Ivan is a silverback gorilla.  He has lived in his metal, glass and cement “domain” at the Exit 8 Big Top Mall and Video Arcade for 27 years and he rarely misses the jungle where he was born.  Most days he does not even think about it.  He is surrounded by friends—Stella, a wise and kind elephant; Bob, an energetic stray dog; and Julia, a human friend that opens Ivan’s world through art—that he loves, so he is usually content to think about them and the things that are part of his everyday life.  Like having mall patrons staring at him through his glass enclosure; eating; watching TV; drawing pictures of everyday objects—like bananas and bugs; listening to Stella’s stories; watching Julia draw pictures outside of his “domain” while her dad cleans the mall; and having Bob fall asleep on his chest most nights.

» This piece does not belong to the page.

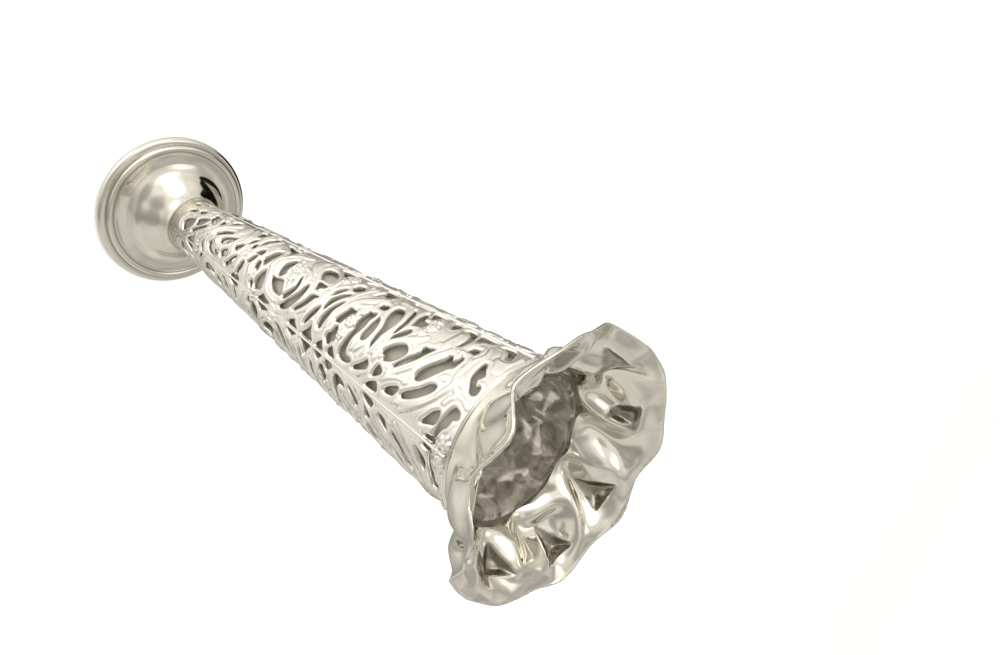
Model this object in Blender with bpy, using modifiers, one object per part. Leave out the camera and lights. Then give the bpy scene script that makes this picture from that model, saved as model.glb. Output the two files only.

That is until one day, when a sweet, baby elephant named Ruby is brought to live at the Exit 8 Big Top Mall and Video Arcade.  It is with the help of her young elephant eyes that Ivan begins to see his world differently and seeks to change it.

A true story inspired Applegate to write this seemingly simple tale.  Told through free verse, with multiple lines between sentences/paragraphs, it would be easy to mistake this book for something an early elementary reader might enjoy, but after delving into the subject matter, it is clear that this heartfelt, character-driven story was meant for older elementary/early middle school readers.  Applegate tackles tough issues like captivity, cruelty and death with a sensitive hand and her pacing is spot on.  While at times the storyline is tragic and sad, mostly it is inspirational, thought-provoking and gentle.  This would be an excellent title to use to elicit discussion about human relationships with animals and why it is of the utmost importance to treat animals with love and respect.

The 2013 Newbery Medal committee did a commendable job selecting The One and Only Ivan as their winner.  I thank them for their hard work and highly recommend reading it.